The vocalist Amer El Tony played a role in protecting the Egyptian Mawlawi heritage by creating the Egyptian Darwish troupe in 1994, where they use all forms of celebration to spin.  The Mawlawi Egyptian heritage has become an integral part of Sufi tradition.

 

The Mawlawi , which is not determined by age, sex, type or political affiliation,  blends supplication, praise and chanting in one song to have a spiritual effect on the audience. They introduce their songs to everyone without exception, and they believe that what they offer through singing is spoken to God. The clothing worn by dancers symbolizes different elements through its shape and color, the white symbolizes the shroud, and the black to the tomb, while the hooded cowl symbolizes the witness of the tomb. The Darwish troupe does not see their dancing as removed  from Islam, as some claim; they see it as movement during their spiritual Sufi gatherings and chants.

 

The Egyptian Darwish troupe believes that it follows the path of the Prophet Mohamed and the melting of the hearts of Muslims to obey Him through prayers and alanchadat (chants)  where the band depends on their own music  which uses the ancient poetry of Sufism, such as the poems of Hallaj and Ibn al-Farid and Suhrawardi and Rabi’a.

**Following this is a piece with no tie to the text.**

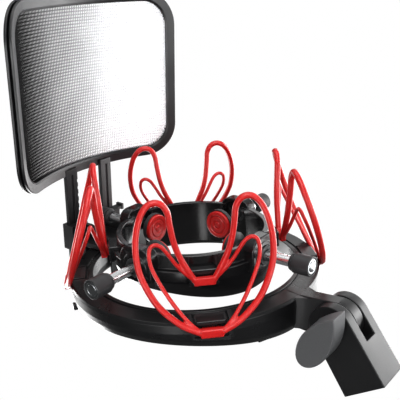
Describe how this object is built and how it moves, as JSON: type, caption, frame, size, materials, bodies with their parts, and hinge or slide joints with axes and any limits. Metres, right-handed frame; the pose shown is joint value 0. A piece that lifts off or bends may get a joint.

They are also keen to maintain their alanchadat (chants)   with renewal in the tunes so the audience does not get tired.  Amer El Tony and his band do not chant the poems of Rumi because they are written in Persian and Turkish and thus would lose their meaning and spirituality if translated into Arabic.

 

The Egyptian Darwish troupe is involved in local and international festivals in several countries, such as India, the Netherlands, Germany, France, Spain, and Mawlawi art is taught in Egypt in workshops.